** Start of INPUT DATA **
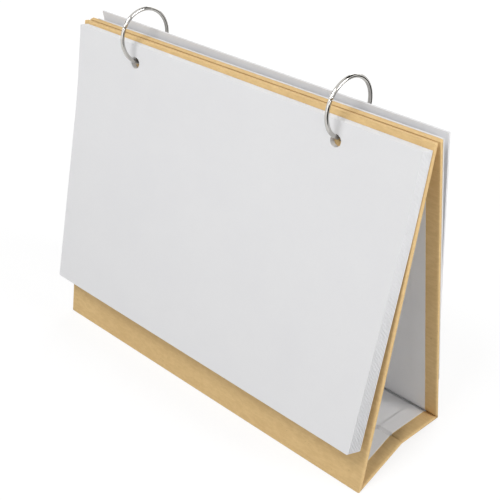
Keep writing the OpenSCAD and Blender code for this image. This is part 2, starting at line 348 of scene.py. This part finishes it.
bm = bmesh.new()
bm.from_mesh(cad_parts["kraft_cover"].data)
bmesh.ops.remove_doubles(bm, verts=bm.verts[:], dist=hair)
bmesh.ops.dissolve_limit(bm, angle_limit=math.radians(1), verts=bm.verts[:], edges=bm.edges[:])
for side in (-1, 1):
    for at in pinch_cuts:
        cut(bm, (side * at, 0, 0), (1, 0, 0))
for v in bm.verts:
    from_middle = v.co.y - centre_y
    if abs(v.co.x) > pinch_from and abs(from_middle) < crease_reach and 7 * MM < v.co.z < 9 * MM:
        v.co.z = crease_low if abs(from_middle) < 0.1 * MM else crease_high
        v.co.y = centre_y + from_middle * crease_squeeze


def long_fold(e):
    """Part of a sharp edge that runs the whole length of the stand."""
    a, b = (v.co for v in e.verts)
    along = abs(a.y - b.y) < hair / 10 and abs(a.z - b.z) < hair / 10 and abs(a.x - b.x) > 1 * MM
    return along and e.calc_face_angle(0) > fold_angle


ridge_edges = [e for e in bm.edges if long_fold(e) and min(v.co.z for v in e.verts) > ridge_low]
foot_edges = [e for e in bm.edges if long_fold(e) and max(v.co.z for v in e.verts) < hair]
round_off(bm, ridge_edges + foot_edges, fold_round, 4)
print("rounded", len(ridge_edges), "edges at the ridge and", len(foot_edges), "at the feet")

# %% Kraft cover: the open ends
end_round = 1 * MM
for side in (-1, 1):
    for depth in (0.04, 0.12, 0.25, 0.42, 0.65, 1):
        cut(bm, (side * (stand_w / 2 - depth * end_round), 0, 0), (1, 0, 0))
bmesh.ops.triangulate(bm, faces=[f for f in bm.faces if abs(f.normal.x) > 0.99])
for v in bm.verts:
    inward = stand_w / 2 - abs(v.co.x)
    if inward > end_round:
        continue
    pull = end_round - math.sqrt(end_round ** 2 - (end_round - max(inward, 0)) ** 2)
    out = 1 if v.co.y > centre_y else -1
    side_y = abs(v.co.y - centre_y)
    depth = (half_span - side_y) * math.cos(lean) - v.co.z * math.sin(lean)
    height = (half_span - side_y) * math.sin(lean) + v.co.z * math.cos(lean)
    over_base = (v.co.z - base_rise * (1 - side_y / foot_out)) * math.cos(base_tilt)
    if -hair < depth < panel_t + hair:
        move = pull * (1 - 2 * depth / panel_t)
        v.co += Vector((0, -out * math.cos(lean), -math.sin(lean))) * move
        if height > panel_h - pull:
            v.co -= Vector((0, -out * math.sin(lean), math.cos(lean))) * (height - panel_h + pull)
    if -hair < over_base < panel_t + hair:
        move = pull * (1 - 2 * over_base / panel_t)
        tilt = out * base_tilt if side_y > hair else 0
        v.co += Vector((0, math.sin(tilt), math.cos(tilt))) * move
make_piece(bm, "kraft_wrap", "stand", kraft, ["kraft_cover"])

# %% [markdown]
# ## The leaves
# A leaf is card about a third of a millimetre thick, punched twice, with its lower corners barely
# rounded. It is drawn flat: an outline with its corners bevelled, two circles for the holes, and a
# fill between them. Cutting it into rows lets it bend, and solidify gives it its thickness.

# %% Leaf helpers
leaf_w, leaf_h, leaf_t = 206 * MM, 142.6 * MM, 0.35 * MM
leaf_hole_r, leaf_hole_drop, leaf_corner_r = 2.75 * MM, 8.8 * MM, 1 * MM
hole_ease = 0.02 * MM
leaf_rows, leaf_columns = 24, 12
ring_pitch = 123 * MM
run_gap = 0.3 * MM


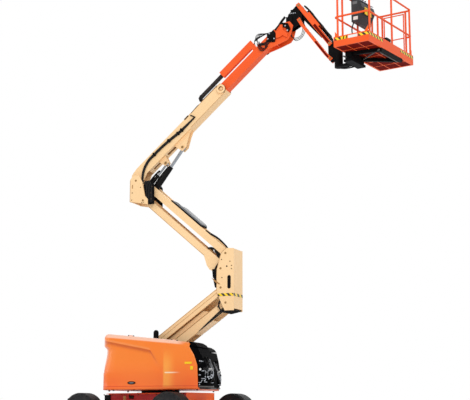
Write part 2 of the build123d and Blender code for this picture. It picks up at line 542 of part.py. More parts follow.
** End of INPUT DATA **
◆ **REQUIRED WORK**:
Take the lines from the first line of the records through the line holding "return along and", both included, and please reproduce them exactly with nothing added.

◆ **EXERCISE RESPONSE**:
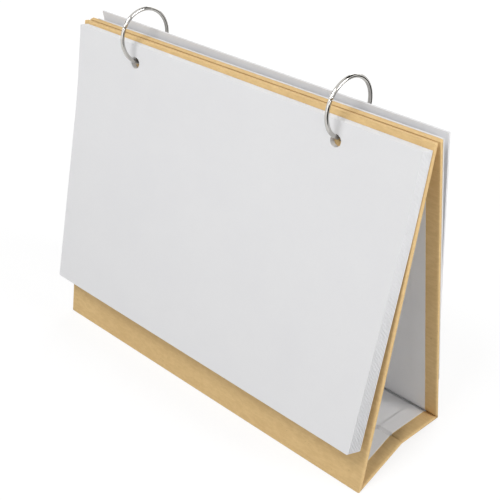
Keep writing the OpenSCAD and Blender code for this image. This is part 2, starting at line 348 of scene.py. This part finishes it.
bm = bmesh.new()
bm.from_mesh(cad_parts["kraft_cover"].data)
bmesh.ops.remove_doubles(bm, verts=bm.verts[:], dist=hair)
bmesh.ops.dissolve_limit(bm, angle_limit=math.radians(1), verts=bm.verts[:], edges=bm.edges[:])
for side in (-1, 1):
    for at in pinch_cuts:
        cut(bm, (side * at, 0, 0), (1, 0, 0))
for v in bm.verts:
    from_middle = v.co.y - centre_y
    if abs(v.co.x) > pinch_from and abs(from_middle) < crease_reach and 7 * MM < v.co.z < 9 * MM:
        v.co.z = crease_low if abs(from_middle) < 0.1 * MM else crease_high
        v.co.y = centre_y + from_middle * crease_squeeze


def long_fold(e):
    """Part of a sharp edge that runs the whole length of the stand."""
    a, b = (v.co for v in e.verts)
    along = abs(a.y - b.y) < hair / 10 and abs(a.z - b.z) < hair / 10 and abs(a.x - b.x) > 1 * MM
    return along and e.calc_face_angle(0) > fold_angle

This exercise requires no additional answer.